Not forgetting the tax funded gold plating of the distribution system prior to privatisation to make it even more profitable for the vampires to acquire.
It appears the answer is the same as that being applied to infrastructure in general – a failure to think beyond election cycles, to develop policy and then to do something. Once again the fragmented federation of competing States and Territories overlayed by a federal superstructure has proven itself incapable of dealing with the truely big issues, while fretting about the small stuff election by election and ideology by ideology. Well done Australia, you’ve reaping what you sowed.
When the WA Lab Govt. came up with the policy to reserve 15% of gas produced you should have heard the howls of doom from the Libs. Gas producers Media and the usual suspects.
Now, can someone please explain how the largest Middle East gas producer which was the worlds largest earns something like 15 BILLION dollars a year from it. Australia which is now the largest producer earns 150 MILLION dollars from it.
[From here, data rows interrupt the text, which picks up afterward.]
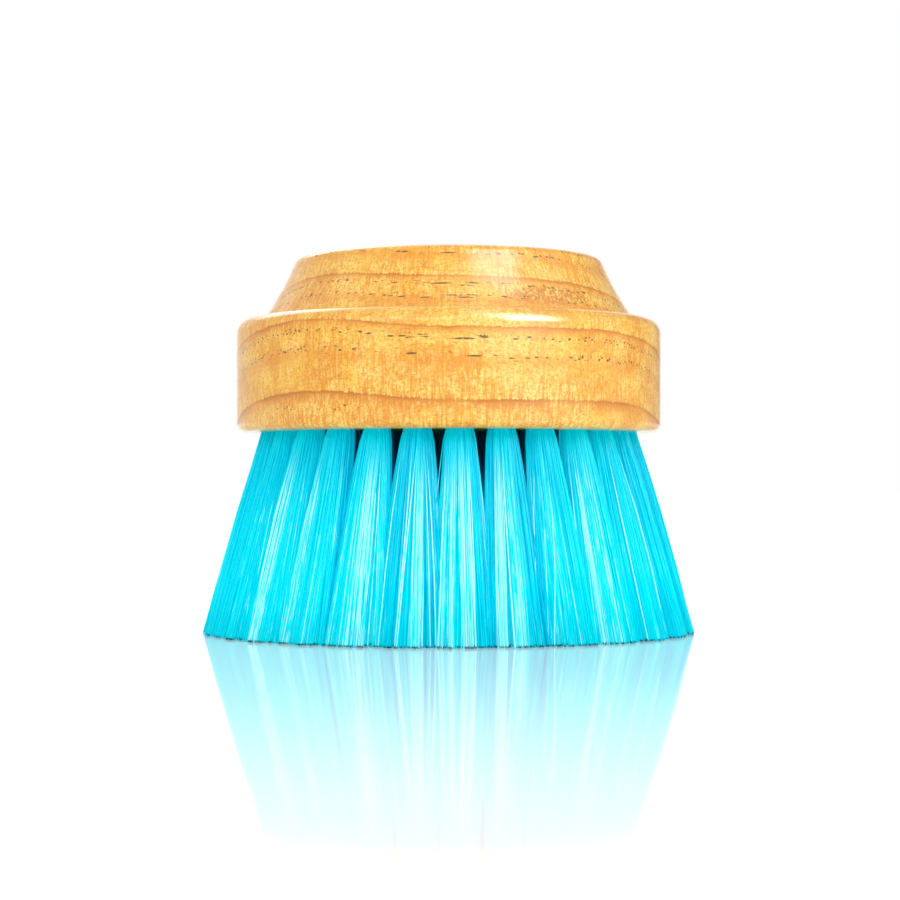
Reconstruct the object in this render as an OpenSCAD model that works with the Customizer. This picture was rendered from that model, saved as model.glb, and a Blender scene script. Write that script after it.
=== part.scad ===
/* [Block] */
// Diameter of the lower disc that holds the tufts
disc_d = 90; // [86:1:110]
// Height of the lower disc
disc_h = 23.9; // [20:0.1:30]
// Radius of the disc's rounded upper edge
shoulder_r = 3.2; // [1:0.1:4]
// Radius of the disc's rounded lower edge
rim_r = 1.8; // [0.5:0.1:3]

/* [Grip] */
// Diameter of the palm grip where it stands on the disc
grip_base_d = 78.6; // [72:0.2:79]
// Diameter of the grip's top face, before its edge is rounded
grip_top_d = 64.4; // [56:0.2:70]
// Height of the grip above the disc
grip_h = 13; // [10:0.5:20]
// Depth of the shallow hollow turned along the grip's side
grip_hollow = 0.4; // [0.1:0.1:1]
// Radius of the grip's rounded top edge
grip_edge_r = 2; // [0.5:0.5:3]

/* [Rows of tufts] */
// Rings of tufts, counted from the outside in
rows = 5; // [3:1:5]
// Radius of the outer ring of holes, at the underside
outer_row_r = 37.1; // [34:0.1:38.5]
// Radius of the innermost ring of holes, at the underside
inner_row_r = 5.3; // [5:0.1:6]
// Tufts in the outer ring; the other rings have as many as keep them equally far apart
outer_tufts = 28; // [20:1:28]
// Turn of the outer ring from the front, in degrees
outer_turn = 3.4; // [0:0.2:12]
// Turn that each further ring adds, in degrees
turn_per_row = 1; // [0:0.5:10]

/* [Tuft holes] */
// Diameter of the drilled holes
hole_d = 5.2; // [4.4:0.1:5.6]
// Depth of the holes along their axis
hole_depth = 12; // [9:0.5:13]
// Gap between a tuft's folded root and its hole
root_gap = 0.05; // [0.02:0.01:0.1]

/* [Bristles] */
// Length of the bristles below the block
trim_h = 42.3; // [30:0.1:55]
// Radius that the bristles spread to at their tips
tip_r = 52.8; // [48:0.1:58]
// Radius left bare at the very middle of the tips
core_r = 1.2; // [0.8:0.1:2]
// Strands across a tuft of the outer ring
outer_strands = 5; // [2:1:6]
// Strands across a tuft of the other rings
inner_strands = 2; // [2:1:3]
// Strands from a tuft's outer face to its inner face
strand_layers = 2; // [1:1:3]
// Share of a strand's cell left open where it leaves the block
root_opening = 0.06; // [0.04:0.01:0.15]
// Share of a strand's cell left open at its tip
tip_opening = 0.2; // [0.1:0.01:0.4]

/* [Anchors] */
// Thickness of the flat wire that the anchors are cut from
anchor_t = 0.5; // [0.3:0.05:0.8]
// Height of an anchor along its hole
anchor_h = 2.2; // [1.5:0.1:3]
// Depth that each end of an anchor is driven into the hole's wall
anchor_bite = 0.7; // [0.4:0.1:1]
// Room for the fold of the tuft between its anchor and the hole's end
fold_h = 2.2; // [1.8:0.1:3]

/* [Hidden] */
// Rings, from the outside in, whose tufts are nodes of their own
single_rows = 2;
// The strands start this far inside the root, so that the two are one solid
root_overlap = 1;
// Wall that the root keeps round its strands
root_wall = 0.12;
// Sides of a packed root
root_sides = 12;
// Roundness of the curves as drawn
$fn = 48;

disc_r = disc_d / 2;
hole_r = hole_d / 2;
root_r = hole_r - root_gap;
strand_reach = root_r * cos(180 / root_sides) - root_wall;
disc_top = trim_h + disc_h;
grip_top = disc_top + grip_h;

// Colours as the photograph shows them
wood_colour = [0.86, 0.63, 0.34];
bristle_colour = [0.02, 0.74, 0.86];
steel_colour = [0.7, 0.7, 0.72];

row_names = ["outer", "second", "third", "fourth", "fifth"];

// Radius of a ring of holes at the underside
function row_radius(row) = outer_row_r - row * (outer_row_r - inner_row_r) / (rows - 1);
// Tufts in a ring
function row_count(row) = round(outer_tufts * row_radius(row) / outer_row_r);
// Outer and inner limits of a ring's tufts at the tips, and the middle between them
function tip_outer(row) = tip_r * (rows - row) / rows;
function tip_inner(row) = max(core_r, tip_r * (rows - row - 1) / rows);
function tip_middle(row) = (tip_outer(row) + tip_inner(row)) / 2;
// Outward lean of a ring's tufts, and so of their holes
function lean(row) = atan((tip_middle(row) - row_radius(row)) / trim_h);
// Direction of a tuft, where -90 is the front
function heading(row, number) =
    -90 + outer_turn + row * turn_per_row + 360 * number / row_count(row);
// Strands across a tuft
function strands_across(row) = row == 0 ? outer_strands : inner_strands;

function two_digits(n) = str(n < 10 ? "0" : "", n);
function tuft_name(row, number) = str(row_names[row], "_tuft_", two_digits(number + 1));
function row_tufts_name(row) = str(row_names[row], "_row_tufts");
function anchors_name(row) = str(row_names[row], "_row_anchors");

// Moves its children to a tuft's place on the underside, with +Z along the hole into the wood
module at_tuft(row, number) {
    rotate([0, 0, heading(row, number)])
        translate([row_radius(row), 0, trim_h])
            rotate([0, -lean(row), 0])
                children();
}

// Half of the disc's outline, with both edges rounded
module disc_outline() {
    translate([0, trim_h + rim_r]) square([disc_r, disc_h - rim_r - shoulder_r]);
    translate([0, trim_h]) square([disc_r - rim_r, disc_h]);
    translate([0, disc_top - shoulder_r]) square([disc_r - shoulder_r, shoulder_r]);
    translate([disc_r - rim_r, trim_h + rim_r]) circle(rim_r);
    translate([disc_r - shoulder_r, disc_top - shoulder_r]) circle(shoulder_r);
}

// Half of the grip's outline: a slope hollowed by a large circle, with a rounded top edge
module grip_outline() {
    base = [grip_base_d / 2, disc_top];
    top = [grip_top_d / 2, grip_top];
    chord = norm(top - base);
    hollow_r = (chord * chord / 4 + grip_hollow * grip_hollow) / (2 * grip_hollow);
    outward = [grip_h, base.x - top.x] / chord;
    hollow_centre = (base + top) / 2 + outward * (hollow_r - grip_hollow);
    edge_y = grip_top - grip_edge_r;
    edge_reach = hollow_r + grip_edge_r;
    edge_x = hollow_centre.x
        - sqrt(edge_reach * edge_reach - (edge_y - hollow_centre.y) * (edge_y - hollow_centre.y));
    edge_centre = [edge_x, edge_y];
    touch = hollow_centre + (edge_centre - hollow_centre) * hollow_r / edge_reach;
    difference() {
        polygon([
            [0, disc_top], base, touch, edge_centre, [edge_x, grip_top], [0, grip_top]
        ]);
        translate(hollow_centre) circle(hollow_r, $fn = 720);
    }
    translate(edge_centre) circle(grip_edge_r);
}

// One anchor: a strip of flat wire that the tuft is folded over, driven into the hole's wall
module anchor() {
    anchor_w = hole_d + 2 * anchor_bite;
    translate([-anchor_t / 2, -anchor_w / 2, hole_depth - fold_h - anchor_h])
        cube([anchor_t, anchor_w, anchor_h]);
}

// One flat-bottomed hole, open at the underside
module hole() {
    mouth = hole_r;
    translate([0, 0, -mouth]) cylinder(r = hole_r, h = hole_depth + mouth);
}

// The turned wooden block: disc and grip in one piece, drilled for the tufts and cut by their anchors
module block() {
    color(wood_colour)
        difference() {
            rotate_extrude() {
                disc_outline();
                grip_outline();
            }
            for (row = [0:rows - 1])
                for (n = [0:row_count(row) - 1])
                    at_tuft(row, n) {
                        hole();
                        anchor();
                    }
        }
}

// A tuft's folded root, packed into its hole and cut flush with the underside
module root(row, number) {
    below = hole_r;
    difference() {
        at_tuft(row, number)
            translate([0, 0, -below])
                cylinder(r = root_r, h = hole_depth + below, $fn = root_sides);
        translate([-disc_r, -disc_r, trim_h - hole_d])
            cube([disc_d, disc_d, hole_d]);
        at_tuft(row, number) anchor();
    }
}

// A point of a tuft where it leaves the block: across and through run from -1 to 1
function root_point(row, number, across, through) =
    let (
        height = trim_h + root_overlap,
        middle = row_radius(row) - root_overlap * tan(lean(row)),
        outward = middle + strand_reach * through * sqrt(1 - across * across / 2),
        sideways = strand_reach * across * sqrt(1 - through * through / 2),
        turn = heading(row, number)
    )
    [outward * cos(turn) - sideways * sin(turn), outward * sin(turn) + sideways * cos(turn), height];

// The same point of the tuft at the tips
function tip_point(row, number, across, through) =
    let (
        outward = tip_middle(row) + through * (tip_outer(row) - tip_inner(row)) / 2,
        turn = heading(row, number) + across * 180 / row_count(row)
    )
    [outward * cos(turn), outward * sin(turn), 0];

// Corners of cell number c of n cells from -1 to 1, with a share of the cell left open
function cell(c, n, open) = [-1 + (2 * c + open) / n, -1 + (2 * c + 2 - open) / n];

// One strand: four-sided, from its cell in the root to its cell at the tips.
// Facing sides of neighbouring strands are split along the same diagonal, so they never cross.
module strand(row, number, column, layer) {
    columns = strands_across(row);
    root_x = cell(column, columns, root_opening);
    root_y = cell(layer, strand_layers, root_opening);
    tip_x = cell(column, columns, tip_opening);
    tip_y = cell(layer, strand_layers, tip_opening);
    corners = [[0, 0], [1, 0], [1, 1], [0, 1]];
    polyhedron(
        points = concat(
            [for (c = corners) tip_point(row, number, tip_x[c.x], tip_y[c.y])],
            [for (c = corners) root_point(row, number, root_x[c.x], root_y[c.y])]
        ),
        faces = concat(
            [[2, 1, 0], [3, 2, 0], [4, 5, 6], [4, 6, 7]],
            [for (s = [0, 1]) let (t = s + 1) each [[t + 4, s + 4, s], [t, t + 4, s]]],
            [for (s = [2, 3]) let (t = (s + 1) % 4) each [[t + 4, s + 4, t], [s + 4, s, t]]]
        )
    );
}

// One tuft: strands that fan out from the packed root
module tuft(row, number) {
    color(bristle_colour) {
        root(row, number);
        for (column = [0:strands_across(row) - 1])
            for (layer = [0:strand_layers - 1])
                strand(row, number, column, layer);
    }
}

// All the tufts of one ring
module row_tufts(row) {
    for (n = [0:row_count(row) - 1]) tuft(row, n);
}

// The anchors of one ring
module row_anchors(row) {
    color(steel_colour)
        for (n = [0:row_count(row) - 1]) at_tuft(row, n) anchor();
}

block();
for (row = [0:single_rows - 1])
    for (n = [0:row_count(row) - 1])
        tuft(row, n);
for (row = [single_rows:1:rows - 1])
    row_tufts(row);
for (row = [0:rows - 1])
    row_anchors(row);
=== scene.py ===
import math
import random

import bmesh
import bpy
from mathutils import Matrix, Vector


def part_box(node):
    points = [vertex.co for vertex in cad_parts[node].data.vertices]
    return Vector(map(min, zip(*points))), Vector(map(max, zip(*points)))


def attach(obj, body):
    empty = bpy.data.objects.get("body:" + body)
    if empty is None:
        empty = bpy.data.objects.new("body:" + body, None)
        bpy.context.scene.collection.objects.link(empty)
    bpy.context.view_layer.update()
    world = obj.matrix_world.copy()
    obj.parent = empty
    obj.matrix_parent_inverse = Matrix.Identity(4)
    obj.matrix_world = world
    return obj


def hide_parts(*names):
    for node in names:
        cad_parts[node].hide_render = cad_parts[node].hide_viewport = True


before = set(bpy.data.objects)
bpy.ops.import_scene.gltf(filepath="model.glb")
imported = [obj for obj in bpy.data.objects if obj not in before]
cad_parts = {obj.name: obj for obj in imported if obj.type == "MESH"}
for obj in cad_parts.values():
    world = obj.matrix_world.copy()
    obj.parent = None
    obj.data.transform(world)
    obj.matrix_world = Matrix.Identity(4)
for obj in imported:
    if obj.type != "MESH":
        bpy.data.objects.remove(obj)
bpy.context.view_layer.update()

# Block: measured from the frame, then the lengths of its outline that the frame doesn't name
BLOCK_LOW, BLOCK_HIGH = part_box("block")
UNDERSIDE_Z = BLOCK_LOW[2]
GRIP_TOP_Z = BLOCK_HIGH[2]
DISC_R = (BLOCK_HIGH[0] - BLOCK_LOW[0]) / 2
DISC_H = 0.0239
DISC_TOP_Z = UNDERSIDE_Z + DISC_H
SHOULDER_R = 0.0032
RIM_R = 0.0018
GRIP_BASE_R = 0.0393
GRIP_TOP_R = 0.0322
GRIP_HOLLOW = 0.0004
GRIP_EDGE_R = 0.0020

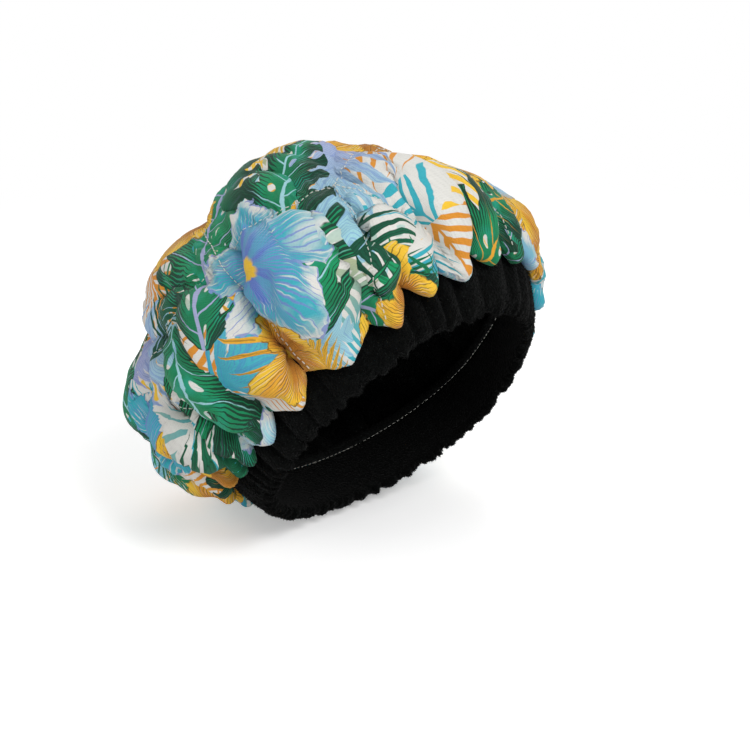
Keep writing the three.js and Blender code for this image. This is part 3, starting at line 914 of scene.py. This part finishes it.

The figures may not be exact, but they are indicative.
The high power prices have had the positive effect of accelerating the adaptation of renewables.
The problem doesn’t seem to be a lack of energy supply but dumb, expensive and inadequate power distribution networks. For example, power produced by wind and solar farms in the interior is now being sold at a sharp discount because the poles and wires do not have enough capacity to bring all the power produced to market.